İkincisi: Ama, devlet tarafından kurulmasına rağmen bir sivil örgüt gibi, insan hakları savunucusu gibi, böyle bir perspektifle olaylara yaklaşırlar. Dolayısıyla, her ülkede az olanın, muhalif olanın, karşıt olanın daha çok ihlale uğradığı varsayımıyla hareket edilir. Ve bu kurulların da böyle pozisyondaki kişilere hizmet ederken, onların sorunlarıyla ilgilenirken son derece duyarlı olacağına olan kabulle yola çıkarlar.
Ama, ne yazık ki, bu iki özelliğe de sahip olmayan bir kurum kuruyoruz. Yani, ne elinde ciddi bir güç var, tanıdığımız ciddi bir yetki var -tavsiye kararları dışında- ne de bir insan hakları perspektifi var, kapsayıcı, kuşatıcı bir insan hakları algısı, bir insan hakları vizyonu var.

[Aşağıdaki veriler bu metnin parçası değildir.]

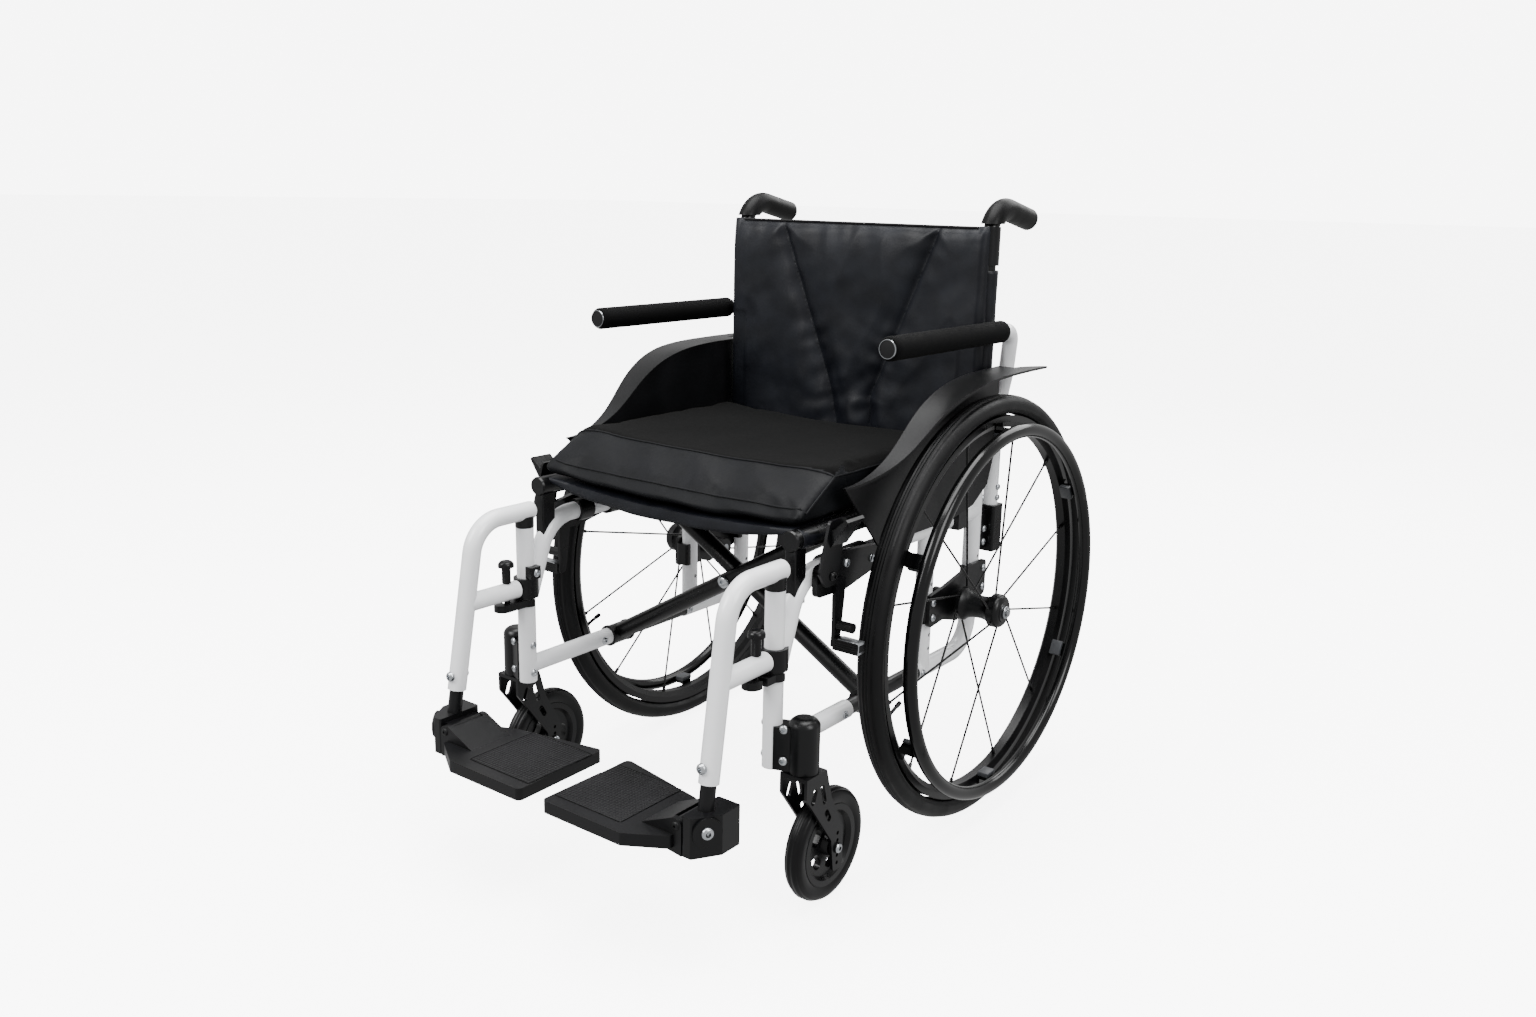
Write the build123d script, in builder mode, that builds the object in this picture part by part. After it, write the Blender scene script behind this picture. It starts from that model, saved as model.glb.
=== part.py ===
from build123d import *
from math import cos, radians, sin
import os

# A folding self-propelled wheelchair, in millimetres. +Z is up, the chair faces -Y, and +X is
# the occupant's left. Everything is laid out from the floor point under the rear axle, and each
# piece is moved back by MIDDLE_Y as it is written, so the origin is under the chair's middle.
# Left pieces are modelled, and right pieces are their mirror images.

# ---- Overall sizes ----
WHEEL_R = 305.0  # 24 inch rear wheel, over its tyre
FRAME_X = 217.5  # middle plane to each side frame: half of the distance between the frames
WHEEL_X = 275.4  # middle plane to the middle of each rear wheel
SEAT_RAIL_Z = 472.0  # seat rail's axis
TOP_RAIL_Z = 425.0  # side frame's upper tube
LOWER_RAIL_Z = 216.0  # side frame's lower tube
FRONT_POST_Y = -416.5
REAR_POST_Y = 67.0
AXLE_POST_Y = -66.0
BACK_TOP_Z = 834.0  # top of the backrest
FOOT_FRONT_Y = -614.0  # front edge of the footplates
MIDDLE_Y = -(FOOT_FRONT_Y + WHEEL_R) / 2

# ---- Tubes and clearances ----
FRAME_R = 12.5  # welded frame tubes
CAP_R = 13.3  # moulded end cap of a frame tube
FRAME_WALL = 1.5
SLIP = 0.15  # radial gap of a tube that slips into another and is bolted
INNER_R = FRAME_R - FRAME_WALL - SLIP
RUN = 0.05  # radial gap of a turning or sliding fit
GAP = 0.4  # gap between faces that pass each other
THIN_WALL = 2.0

# ---- Rear wheel ----
TYRE_W = 35.0
RIM_SEAT_R = 277.0
RIM_W = 24.0
RIM_BED_R = 260.0
WELL_W, WELL_DEPTH = 14.0, 8.0
SPOKES = 12
SPOKE_R = 1.5
NIPPLE_R, NIPPLE_LEN = 2.6, 13.0
SPOKE_LEAN = 25.0  # degrees that a spoke's hub end is turned from its rim end
HUB_IN_X, HUB_OUT_X = 242.0, 311.0
FLANGE_R = 24.0
FLANGE_IN_X, FLANGE_OUT_X = 248.0, 299.0
PIN_R = 6.35  # half-inch quick release axle
PIN_IN_X = 196.0
HANDRIM_R, HANDRIM_TUBE_R, HANDRIM_OUT = 259.7, 9.5, 39.4
TABS, TAB_ANGLE = 6, 32.0
TAB_W, TAB_T = 20.0, 4.0

# ---- Caster ----
CASTER_X, CASTER_Y, TRAIL = 255.0, -402.0, 50.0
CASTER_R, CASTER_W, CASTER_RIM_R = 74.5, 25.0, 54.0
STEM_R, HOUSING_R = 6.0, 19.5
HOUSING_LOW_Z, HOUSING_TOP_Z = 192.0, 262.0
FORK_GAP, FORK_T, CROWN_T = 33.0, 4.0, 5.0
CASTER_BOLT_R = 4.0

# ---- Folding brace ----
BRACE_R = 12.5
FRONT_BRACE_Y, REAR_BRACE_Y = -234.0, -204.0
HINGE_WALL, HINGE_LEN = 4.0, 34.0
SEAT_FRONT_Y, SEAT_REAR_Y = -392.0, 38.0

# ---- Hanger and footrest ----
HANGER_TOP_Z = 441.0
HANGER_CORNER_Y, HANGER_BEND = -503.0, 48.0
HANGER_END = (221.0, -541.0, 217.0)
BAR_Z = 333.0
KNOB_Y = -452.0
KNOB_STEM_R, KNOB_HEAD_R = 4.0, 11.0
KNOB_TOP_Z = 378.0
FOOT_STEM_R = 9.5
FOOT_PIVOT = (203.0, 172.0)  # x and z of the footplate's hinge pin
FOOT_PIN_R = 4.0
FOOT_TOP_Z, FOOT_T = 160.0, 16.0
FOOT_INNER_X, FOOT_OUTER_X = 20.0, 150.0
FOOT_REAR_Y = -465.0
FOOT_HINGE_FRONT_Y, FOOT_HINGE_REAR_Y = -578.0, -512.0

# ---- Armrest ----
ARM_X, ARM_Z = 248.0, 691.0
ARM_POST_X, ARM_POST_Y = 222.0, 110.0
ARM_TUBE_R, ARM_PAD_R = 11.0, 15.5
ARM_FRONT_Y, ARM_REAR_Y = -238.0, 62.0
SOCKET_LOW_Z, SOCKET_TOP_Z = 359.0, 429.0

# ---- Back and handles ----
BACK_TUBE_R = INNER_R
GRIP_Z, GRIP_BEND, GRIP_END = 867.0, 42.0, (182.0, 843.5)
GRIP_T, GRIP_START_Z = 5.0, 838.0
CLAMP_LOW_Z, CLAMP_TOP_Z = 781.0, 834.0

# ---- Side guard ----
GUARD_X, GUARD_T = 238.0, 3.0
GUARD_OUT_X = 290.0

# ---- Soft parts ----
SLING_T = 2.0
CUSHION_X, CUSHION_LOW_X = 230.0, 222.0
CUSHION_LOW_Z, CUSHION_TOP_Z = 487.5, 545.0
CUSHION_FRONT_Y, CUSHION_EDGE_Y, CUSHION_REAR_Y = -380.0, -322.0, 36.0
BACKREST_X, BACKREST_LOW_Z = 225.0, 500.0
BACKREST_Y, BACKREST_T = 42.0, 12.0

# ---- Fasteners ----
BOLT_R, HEAD_R, HEAD_H = 3.0, 5.5, 3.2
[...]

Daha önce benzer kurullar kurulurken de bu itirazlar yapıldı. Türkiye'de insan hakları il, ilçe kurulları kurulurken insan hakları örgütleri dediler ki: "Bu kurullar sadece bir prosedürü tamamlamak için kuruluyor. Sadece bürokratik bir mekanizma olmanın ötesine geçmeyecekler." Ama o gün ülkeyi yönetenler bu uyarıyı dikkate almadılar, "Hayır." dediler. Türkiye'nin bütün ilçelerinde, bütün illerinde il, ilçe insan hakları kurulları kurdular, Başbakanlık İnsan Hakları Başkanlığına bağlı olarak çalışmak üzere. Belki o gün Paris Prensiplerine uygun kurulsaydı bugün dünyanın en saygın kuruluşlarından birisi olabilirdi. Ne oldu? Ben birçok ilçedeki durumu size söyleyeyim: Gittiğinizde kaymakamlık binalarına bakın, kapısında "İnsan Hakları Kurulu" yazan kapılar genellikle kapalıdır. Sadece kurul toplantıları sırasında açılır. Birçoğunda çok duyarlı mülki idare amirleri sadece bu kurulları işletir, gerçekten insan hakları örgütlerini davet eder, ilgili kuruluşları o ilçenin, o yerelin sorunlarıyla ilgili çalıştırır ama yaygın uygulama aylık rutin rapor göndermektir. Raporda şöyle yazar genellikle: "Toplantı yapılmıştır, herhangi bir başvuru yoktur, ilçemizde bir insan hakları ihlali söz konusu değildir." Şimdi, yani, bu ülkenin parasına da yazık, bu ülkenin binalarına da yazık, kamu görevlilerinin mesaisine de yazık. Ama, aynı şeyi, daha sonra döndük, İnsan Hakları Başkanlığını İnsan Hakları Kurumu hâline getirdik. O zaman da dedik, yine uyardık, dedik ki: "Bakın, Başbakanlık İnsan Hakları Başkanlığını makyajlayarak, kısmen değiştirerek, binasını bile değiştirmeden, mekânını bile değiştirmeden, personellerini bile değiştirmeden bağımsız bir kurul kuramazsınız." O zaman da dinleyen olmadı, bu kurum oluştu. Şimdi de bu kurumu feshetmek üzere, bu kurumu mülga pozisyonuna düşürmek üzere biraz sonra oy kullanacağız ve dosyayı kapatacağız. Birkaç yıl sonra da muhtemelen İnsan Hakları ve Eşitlik Kurumunun işlev görmediğini, başvuru sayısının herhangi bir insan hakları örgütünün bir şubesine yapılan başvuru kadar bile olmadığını hep birlikte göreceğiz ve yeni bir kanun yapmak üzere yeniden burada mesai yapacağız.